Religious Studies

Why Study World Religions?

  • Christianity in the twenty-first century cannot avoid confronting the questions posed by the diversity of religions. Since the Christian life cannot be lived in a socio-cultural nor religious vacuum, it is no longer sufficient that Bethel graduates know only what their Bible says or how to live Christian lives. They must develop the capacity to critically evaluate alternative religious traditions and worldviews, and to cultivate the skills necessary to participate fully and responsibly as Christians in religiously plural societies.
  • The vast majority of humankind participates in activities which have traditionally been designated "religious." Therefore, if we are to understand ourselves and one another, we need to examine this behavior.
  • Since religious institutions are one of the principal forms of human community, to understand human culture, politics, and social movements we also must view human experience from the perspective of these religious life forms and world views.
  • Conflicting values are often cited as an explanation for some of humankind's most intractable social problems. Studying religion enables us to assess the extent to which religious endeavor is implicated in humankind's greatest conflicts as well as in our most precious achievements.
  • Overall, the study of religion is one of the best ways to prepare for any field requiring refined sensitivity to the needs, interests, and practices of others.

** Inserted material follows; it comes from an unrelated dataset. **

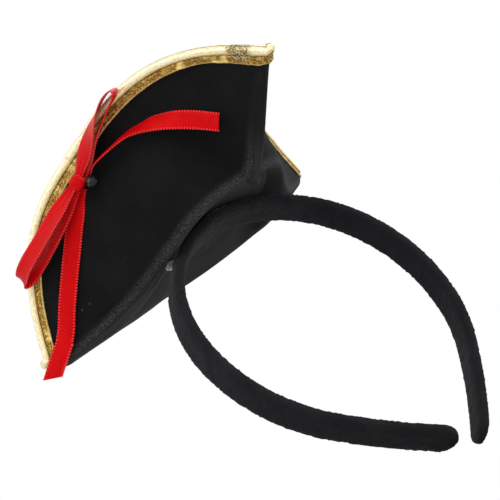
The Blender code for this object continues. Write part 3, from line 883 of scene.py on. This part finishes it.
def addGoldEdge(grid, material):
    outer, inner = goldProfile()
    profile = outer + inner
    count, rings, turn = grid.shape[1], len(profile), goldEdge["turn"]
    edge = grid[-1]
    up = unitRows(grid[-1] - grid[-4])
    up = unitRows(sum(np.roll(up, step, axis=0) for step in range(-turn, turn + 1)))
    along = unitRows(np.roll(edge, -1, axis=0) - np.roll(edge, 1, axis=0))
    off = unitRows(np.cross(along, up))
    middle = edge.mean(axis=0)
    if np.einsum("ij,ij->i", off[:, :2], (edge - middle)[:, :2]).mean() < 0:
        off = -off
    across, lengths = lengthsAlong(np.array(profile)), lengthsAlong(edge) / mm
    foldRow = hat["rows"][0] + hat["rows"][1] // 2
    room = 0.95 * np.linalg.norm(edge - grid[foldRow], axis=1) / mm
    wider = [1 + goldEdge["wideTip"] * easeBetween(-p[1], 82 * mm, 96 * mm) for p in edge]
    legShare = np.minimum(wider, room / (goldEdge["leg"] + 0.1))
    flapStart = goldEdge["lapFlap"] * (hat["columns"] + hat["noseColumns"])
    lap = flapStart + round((1 - goldEdge["lapAlong"]) / 2 * (hat["columns"] - 1))
    onFace, onRoll, crinkle = goldEdge["crinkle"]
    stations = count * goldEdge["fine"]
    points, runs = [], []
    for k in range(stations):
        i, t = k // goldEdge["fine"], (k % goldEdge["fine"]) / goldEdge["fine"]
        j = (i + 1) % count
        place = edge[i] * (1 - t) + edge[j] * t
        upHere, offHere = unit(up[i] * (1 - t) + up[j] * t), unit(off[i] * (1 - t) + off[j] * t)
        run = lengths[i] + t * np.linalg.norm(edge[j] - edge[i]) / mm
        legHere = legShare[i] * (1 - t) + legShare[j] * t
        onLap = goldEdge["lapHeight"] if lap <= i + t < lap + goldEdge["lapColumns"] else 0.0
        for m, (u, v) in enumerate(profile):
            u *= legHere if u < 0 else 1.0
            spot = place + upHere * u * mm + offHere * v * mm
            push = 0.0
            if 1 <= m < len(outer) - 1:
                rough = bumpAt(spot, 420.0, 4.0) + 0.6 * bumpAt(spot, 1100.0, 8.0)
                calm = onRoll if across[m] > goldEdge["rollStart"] else onFace
                push = crinkle * calm * rough + onLap
            fromMiddle = v + brimStack / mm / 2
            away = offHere * math.copysign(1.0, fromMiddle)
            if -0.4 < u < 2.2:
                away = unit(offHere * fromMiddle + upHere * (u + 0.2))
            spread = onLap * 1.6 if m < 3 else 0.0
            points.append(spot + away * push * mm - upHere * spread * mm)
            runs.append((run, across[m]))
    faces = ringFaces(stations, rings, True)
    obj = newPiece("goldBinding", points, faces, material, ("gold_binding",), runs)
    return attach(obj, "root")


# crown and underside

crownShape = {
    "height": 34 * mm * 0.97,
    "wall": 1 * mm,
    "baseThickness": 0.8 * mm,
    "seamGap": 0.15 * mm,
    "clearance": 0.3 * mm,
    "sides": 96,
    "rows": 40,
    "roundness": (0.5, 1.15),        # of the side, of the rise
    "tuck": inMm(0.25, 2, 0.7),       # sewn in round the foot: depth, height, reach
    "baseRings": (0.02, 0.15, 0.3, 0.45, 0.6, 0.75, 0.88, 0.96, 1.0),
}


def hatRing(radius, height, sides, ripple):
    ring = []
    for i in range(sides):
        angle = math.tau * i / sides
        place = Vector((math.cos(angle) * 3, math.sin(angle) * 3, height * 60))
        r = radius * (1 + ripple * noise.noise(place))
        ring.append(hatToWorld((r * math.cos(angle), r * math.sin(angle), height)))
    return ring


def addCrown(material):
    radius, wall = hat["seamRadius"] - crownShape["seamGap"], crownShape["wall"]
    bottom = underside(radius - wall) + crownShape["baseThickness"] + crownShape["clearance"]
    height, last, sides = crownShape["height"], crownShape["rows"] - 1, crownShape["sides"]
    sidePower, risePower = crownShape["roundness"]
    tuckDepth, tuckHeight, tuckReach = crownShape["tuck"]
    outer = []
    for k in range(crownShape["rows"]):
        turn = k / last * math.pi / 2
        lean = math.cos(turn) ** sidePower if k < last else 0.0
        rise = math.sin(turn) ** risePower
        tuck = tuckDepth * math.exp(-((rise * height - tuckHeight) / tuckReach) ** 2)
        outer.append((max(0.3 * mm, radius * lean - tuck), bottom + height * rise))
    inner = [(max(0.2 * mm, r - wall), z - (wall if k else 0)) for k, (r, z) in enumerate(outer)]
    points = []
    for r, z in list(reversed(outer)) + inner:
        points += hatRing(r, z, sides, 0.012)
    rows = 2 * len(outer)
    faces = ringFaces(rows, sides) + endCaps(rows, sides)
    obj = newPiece("crownDome", points, faces, material, ("crown_velvet",))
    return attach(obj, "root")


def addBaseFelt(material):
    radius, sides = hat["seamRadius"] - crownShape["seamGap"], crownShape["sides"]
    points = []
    shares = crownShape["baseRings"]
    for share, top in [(s, 1) for s in shares] + [(s, 0) for s in reversed(shares)]:
        height = underside(radius * share) + top * crownShape["baseThickness"]
        points += hatRing(radius * share, height, sides, 0.01)
    rows = 2 * len(shares)
    faces = ringFaces(rows, sides) + endCaps(rows, sides)
    obj = newPiece("baseDisc", points, faces, material, ("base_felt",), sharp=60)
    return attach(obj, "root")


glue = {
    "middle": 3 * mm,
    "halfLength": 9.4 * mm,
    "halfWidth": 3.4 * mm,
    "lump": 0.20,
    "pressedIn": 0.1 * mm,                # into the felt and the band
    "drop": inMm(-27.5, 3),       # a lump of it shows where the right arm leaves the felt
    "dropLift": 0.7 * mm,
    "dropSize": inMm(3.2, 2.6, 1.1),
    "dropLump": 0.5,
    "rings": (15, 40),
}


def bandTop(x):
    radius, half = band["arcs"][0][1], band["thickness"] / 2
    return math.sqrt((radius + half) ** 2 - x * x) - radius + half


def gluePiece(name, spotAt, material, nodes=()):
    rings, around = glue["rings"]
    points = []
    for row in range(rings):
        polar = math.pi * (row + 0.5) / rings
        points += [spotAt(polar, math.tau * i / around) for i in range(around)]
    faces = ringFaces(rings, around) + endCaps(rings, around)
    return newPiece(name, points, faces, material, nodes)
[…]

Religious Studies at Bethel

Bethel's Religious Studies Program draws on the resources available from a number of scholarly disciplines and thus provides students with a broad array of intellectual tools for interpreting our ever-changing world. Instruction in world religious phenomena will be conducted from the perspectives of various disciplines, including sociology, psychology, history, philosophy, and biblical and theological studies. These courses are relevant for students from every major Bethel University offers as the need for religious sensitivity is imperative in an increasingly pluralistic world. The quality of the program is strengthened by the inclusion of students from a variety of majors oriented towards many diverse career options.

Requirements & Courses of Study

The following are summarized course descriptions of new or revised courses that are included in the Religious Studies Program:

REL200E Western Religious Traditions. An introduction to religious studies. Focuses on the major Western religious traditions (Judaism, Christianity, Islam, African and Native American indigenous religions), using both primary and secondary sources. Emphasis will be on their affirmations regarding ultimate reality as it relates to the meaning and purpose of human existence within their respective religious and cultural contexts.

REL205E Eastern Religious Traditions. Focuses on the major Eastern religious traditions (Hinduism, Buddhism, Shintoism, Chinese religions), using both primary and secondary sources. Emphasis will be on their affirmations regarding ultimate reality as it relates to the meaning and purpose of human existence within their respective religious and cultural contexts.

REL225F New Religious Movements. History, beliefs and practices of the major alternative religions active in America today, including Mormonism, Jehovah's Witnesses, offshoots of Eastern religious traditions, and the New Age movement. Relationship of these movements to their parent traditions will be discussed, and comparative analyses drawn.

REL400 Seminar in the Study of Religion. Methodological studies of the origins and development of the academic study of religion, including cultural-anthropological and socio-psychological approaches, historical, philosophical, hermeneutical, phenomenological and theological perspectives to religious traditions. Includes an orientation to research tools and facilities for the study of religion as well as an examination of the integration of Christian faith with learning in religious studies.

Religious Studies Minor

Link to Catalog

The Religious Studies minor consists of 21 credit hours.  Four of the seven courses required must be taken at Bethel.

Western Religious Traditions
Religions of India, China, and Japan
Choose From:
Disciplinary Perspectives
    PHI305G* Philosophy of Religion
Psychology of Religion
    SOC372G* Religion in Society
Choose From:
Religion and Art in Asia
Religious Traditions in Asia: Thailand
New Religious Movements
Christianity and the World's Religions
Asian Thought
  Either or both of the two courses not selected from the Disciplinary Perspectives category
  Directed study on specific religious tradition

* A Student may also choose to use this course to meet a General Education requirement.

Interim study Abroad in Asia

Bethel's Janaury interim is the perfect time to visit Asia.  The elective "Religious Traditions in Asia: Thailand" (REL206UZ) spends three weeks in Thailand or other Asian nations in formal academic studies, direct observation, and interaction with the Buddhist, Hindu, Muslim, Christian and traditional religions.  The rich presence of mosques, pagodas, temples, churches, and shrines provides opportunity to engage with living representatives and the visible manifestations of the traditions.